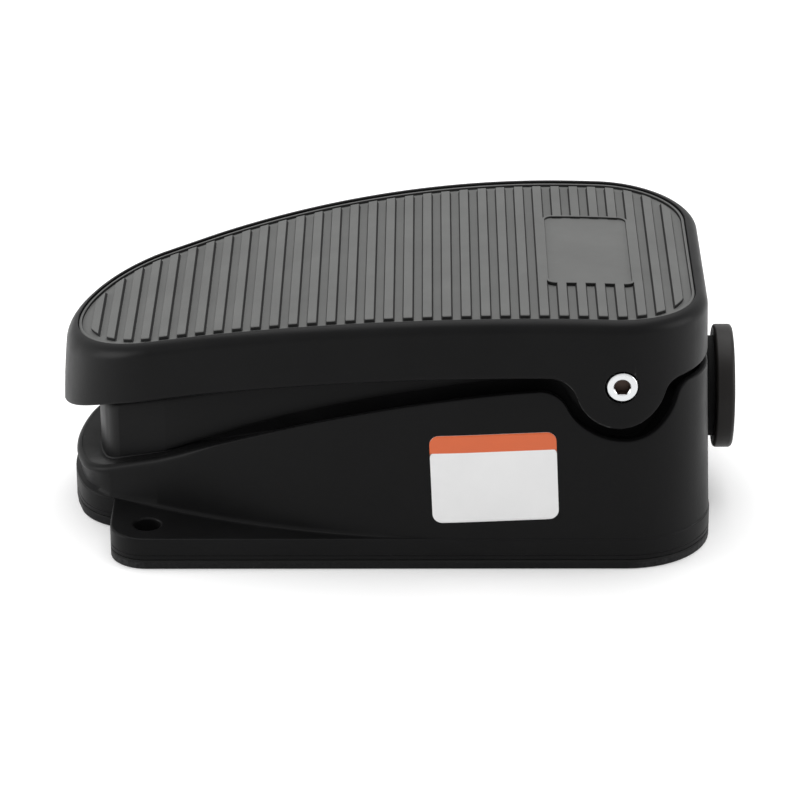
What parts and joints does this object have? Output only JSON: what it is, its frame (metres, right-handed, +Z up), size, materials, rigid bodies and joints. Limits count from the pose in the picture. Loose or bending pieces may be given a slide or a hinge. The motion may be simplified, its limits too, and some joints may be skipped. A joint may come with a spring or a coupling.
{
  "type": "industrial foot switch",
  "caption": "Industrial foot switch: ribbed treadle hinged near the heel, sprung over a closed base with mounting ears and a plugged conduit entry.",
  "frame": {"origin": "middle of the underside of the bottom plate, on the centre line, half way between toe and heel", "axes": "+Z up, +X from the toe to the heel, Y across; the unit stands on the plane z = 0"},
  "size_m": [0.1785, 0.1006, 0.0696],
  "materials": {
    "housing": "satin black die casting, lightly textured enamel",
    "treadle_body": "satin black enamel, slightly glossier on the lip",
    "tread": "matte charcoal moulded rubber",
    "plate": "zinc-plated sheet steel",
    "gasket": "black gasket rubber",
    "screws": "bright plated steel",
    "plug": "black moulded plastic, slightly warm",
    "switch_case": "dark phenolic case",
    "contacts": "bare brass blades",
    "guide": "sintered bronze",
    "bush": "natural nylon",
    "rod": "natural acetal",
    "spring": "bare spring steel",
    "lever": "stainless strip",
    "button": "red-brown moulded button",
    "earth": "green-dyed plated steel",
    "plate_paint": "black painted sheet steel"
  },
  "bodies": {
    "base": {"base_housing": "housing", "bottom_plate": "plate_paint", "base_gasket": "gasket", "plate_screws": "screws", "conduit_plug": "plug", "plug_seal": "gasket", "hinge_screws": "screws", "snap_switch": "switch_case", "switch_terminals": "contacts", "switch_bracket": "plate", "bracket_screws": "screws", "switch_screws": "screws", "lever_pin": "screws", "plunger_guide": "guide", "plunger_seal": "gasket", "stop_bumpers": "gasket", "earth_screw": "earth", "return_spring": "spring"},
    "treadle": {"treadle": "treadle_body", "tread_pad": "tread", "hinge_bushes": "bush", "actuator_screw": "screws", "lock_nut": "screws", "stop_bolt": "screws", "stop_washer": "gasket"},
    "plunger": {"plunger": "rod", "retaining_ring": "spring"},
    "switch_lever": {"switch_lever": "lever"},
    "switch_button": {"switch_button": "button"}
  },
  "joints": [
    {"name": "treadle_hinge", "type": "hinge", "parent": "base", "child": "treadle", "pos_m": [0.0598, 0, 0.0518], "axis": [0, -1, 0], "range_deg": [0, 5], "stiffness_Nm_per_rad": 8, "springref_deg": -8.59, "deforming": ["return_spring"]},
    {"name": "plunger_slide", "type": "slide", "parent": "base", "child": "plunger", "axis": [0, 0, -1], "range_m": [0, 0.0052]},
    {"name": "lever_hinge", "type": "hinge", "parent": "base", "child": "switch_lever", "pos_m": [-0.018, 0, 0.0296], "axis": [0, 1, 0], "range_deg": [0, 14]},
    {"name": "button_slide", "type": "slide", "parent": "base", "child": "switch_button", "axis": [0, 0, -1], "range_m": [0, 0.0011]}
  ],
  "couplings": [
    {"joint": "plunger_slide", "follows": "treadle_hinge", "m_per_rad": 0.0578},
    {"joint": "lever_hinge", "follows": "treadle_hinge", "ratio": 2.7276},
    {"joint": "button_slide", "follows": "treadle_hinge", "m_per_rad": 0.011459}
  ]
}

++++++++++++++++++++

EXERCISE BRIEF >> Extract all lines as given.

EXERCISE SOLUTION >>
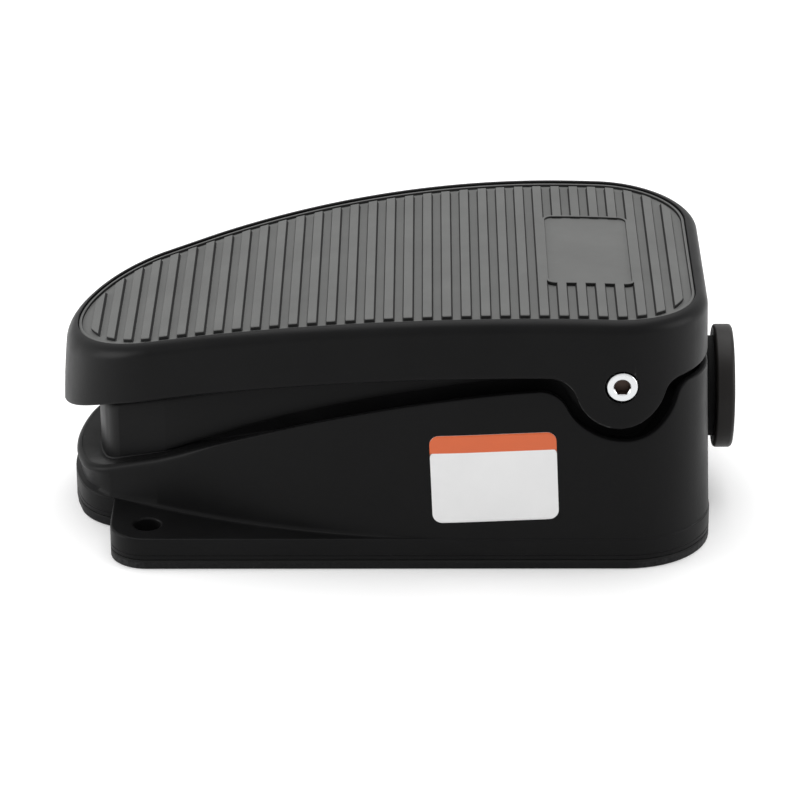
What parts and joints does this object have? Output only JSON: what it is, its frame (metres, right-handed, +Z up), size, materials, rigid bodies and joints. Limits count from the pose in the picture. Loose or bending pieces may be given a slide or a hinge. The motion may be simplified, its limits too, and some joints may be skipped. A joint may come with a spring or a coupling.
{
  "type": "industrial foot switch",
  "caption": "Industrial foot switch: ribbed treadle hinged near the heel, sprung over a closed base with mounting ears and a plugged conduit entry.",
  "frame": {"origin": "middle of the underside of the bottom plate, on the centre line, half way between toe and heel", "axes": "+Z up, +X from the toe to the heel, Y across; the unit stands on the plane z = 0"},
  "size_m": [0.1785, 0.1006, 0.0696],
  "materials": {
    "housing": "satin black die casting, lightly textured enamel",
    "treadle_body": "satin black enamel, slightly glossier on the lip",
    "tread": "matte charcoal moulded rubber",
    "plate": "zinc-plated sheet steel",
    "gasket": "black gasket rubber",
    "screws": "bright plated steel",
    "plug": "black moulded plastic, slightly warm",
    "switch_case": "dark phenolic case",
    "contacts": "bare brass blades",
    "guide": "sintered bronze",
    "bush": "natural nylon",
    "rod": "natural acetal",
    "spring": "bare spring steel",
    "lever": "stainless strip",
    "button": "red-brown moulded button",
    "earth": "green-dyed plated steel",
    "plate_paint": "black painted sheet steel"
  },
  "bodies": {
    "base": {"base_housing": "housing", "bottom_plate": "plate_paint", "base_gasket": "gasket", "plate_screws": "screws", "conduit_plug": "plug", "plug_seal": "gasket", "hinge_screws": "screws", "snap_switch": "switch_case", "switch_terminals": "contacts", "switch_bracket": "plate", "bracket_screws": "screws", "switch_screws": "screws", "lever_pin": "screws", "plunger_guide": "guide", "plunger_seal": "gasket", "stop_bumpers": "gasket", "earth_screw": "earth", "return_spring": "spring"},
    "treadle": {"treadle": "treadle_body", "tread_pad": "tread", "hinge_bushes": "bush", "actuator_screw": "screws", "lock_nut": "screws", "stop_bolt": "screws", "stop_washer": "gasket"},
    "plunger": {"plunger": "rod", "retaining_ring": "spring"},
    "switch_lever": {"switch_lever": "lever"},
    "switch_button": {"switch_button": "button"}
  },
  "joints": [
    {"name": "treadle_hinge", "type": "hinge", "parent": "base", "child": "treadle", "pos_m": [0.0598, 0, 0.0518], "axis": [0, -1, 0], "range_deg": [0, 5], "stiffness_Nm_per_rad": 8, "springref_deg": -8.59, "deforming": ["return_spring"]},
    {"name": "plunger_slide", "type": "slide", "parent": "base", "child": "plunger", "axis": [0, 0, -1], "range_m": [0, 0.0052]},
    {"name": "lever_hinge", "type": "hinge", "parent": "base", "child": "switch_lever", "pos_m": [-0.018, 0, 0.0296], "axis": [0, 1, 0], "range_deg": [0, 14]},
    {"name": "button_slide", "type": "slide", "parent": "base", "child": "switch_button", "axis": [0, 0, -1], "range_m": [0, 0.0011]}
  ],
  "couplings": [
    {"joint": "plunger_slide", "follows": "treadle_hinge", "m_per_rad": 0.0578},
    {"joint": "lever_hinge", "follows": "treadle_hinge", "ratio": 2.7276},
    {"joint": "button_slide", "follows": "treadle_hinge", "m_per_rad": 0.011459}
  ]
}